Apple has an interesting piece on their use of 3D printing for their titanium-bodied watches. It’s typically rare to use 3D printing for large-volume production, due to its higher unit costs compared to other fabrication technologies. Apple seems to be using 3D printing on its watch bodies for two reasons: one is that because 3D printing is additive rather than subtractive (machining down a titanium forging), there’s less material waste, which they consider beneficial for decarbonization reasons. The other is that 3D printing makes it possible to fabricate part geometries that wouldn’t be possible using other fabrication methods.

Apple 2030 is the company’s ambitious goal to be carbon neutral across its entire footprint by the end of this decade, which includes the manufacturing supply chain and lifetime use of its products. Already, all of the electricity used to manufacture Apple Watch comes from renewable energy sources like wind and solar.

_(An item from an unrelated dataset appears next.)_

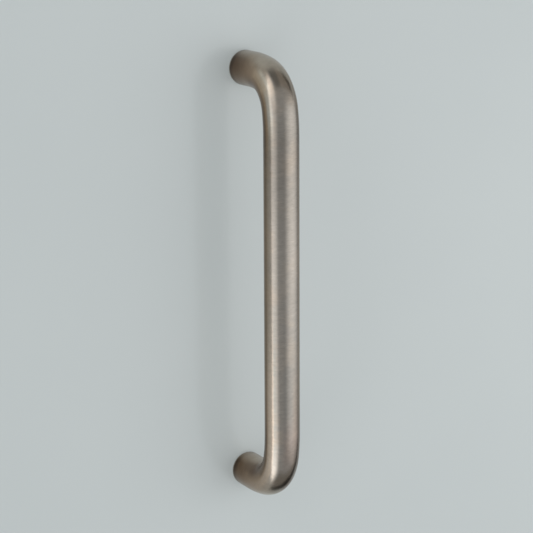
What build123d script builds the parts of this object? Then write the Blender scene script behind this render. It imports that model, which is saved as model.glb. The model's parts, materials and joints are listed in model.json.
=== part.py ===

Using the additive process of 3D printing, layer after layer gets printed until an object is as close to the final shape needed as possible. Historically, machining forged parts is subtractive, requiring large portions of material to be shaved off. This shift enables Ultra 3 and titanium cases of Series 11 to use just half the raw material compared to their previous generations.

“A 50 percent drop is a massive achievement — you’re getting two watches out of the same amount of material used for one,” Chandler explains. “When you start mapping that back, the savings to the planet are tremendous.”

In total, Apple estimates more than 400 metric tons of raw titanium will be saved this year alone thanks to this new process.

The boring part of Bell Labs

Bell Labs, as I’ve noted several times, is famous for the number of world-changing inventions and scientific discoveries it generated over its history. It’s the birthplace of the transistor, the solar PV cell, and information theory, and it has accumulated more Nobel Prizes than any other industrial research lab. But the scientific breakthroughs and world-changing inventions were a small part of what Bell Labs did. Most people that worked there were engaged in the more prosaic work of making the telephone system work better and more efficiently. Elizabeth Van Nostrand has an interesting interview with her father, who worked in this “boring” part of Bell Labs:

Most calls went through automatically e.g. if you knew the number. But some would need an operator. Naturally, the companies didn’t want to hire more operators than they needed to. The operating company would do load measurements and, if the number of calls that needed an operator followed a Poisson distribution (so the inter-arrival times were exponential).

The length of time an operator took to service the call followed an exponential distribution. In theory, one could use queuing theory to get an analytical answer to how many operators you needed to provide to get reasonable service. However, there was some feeling that real phone traffic had rare but lengthy tasks (the company’s president wanted the operator to call around a number of shops to find his wife so he could make plans for dinner (this is 1970)) that would be added on top of the regular Poisson/exponential traffic and these special calls might significantly degrade overall operator service.

I turned this into my Master’s thesis. Using a simulation package called GPSS (General Purpose Simulation System, which I was pleasantly surprised to find still exists) I ran simulations for a number of phone lines and added different numbers of rare phone calls that called for considerable amounts of operator time. What we found was that occasional high-demand tasks did not disrupt the system and did not need to be planned for.

Transit timelines

Transit timelines is a very cool website that has transit system maps for over 300 different cities, going back to the 19th century. For each city you can step through time in five year increments to look at the extent of the transit system, and compare the transit systems of multiple cities for a given period of time.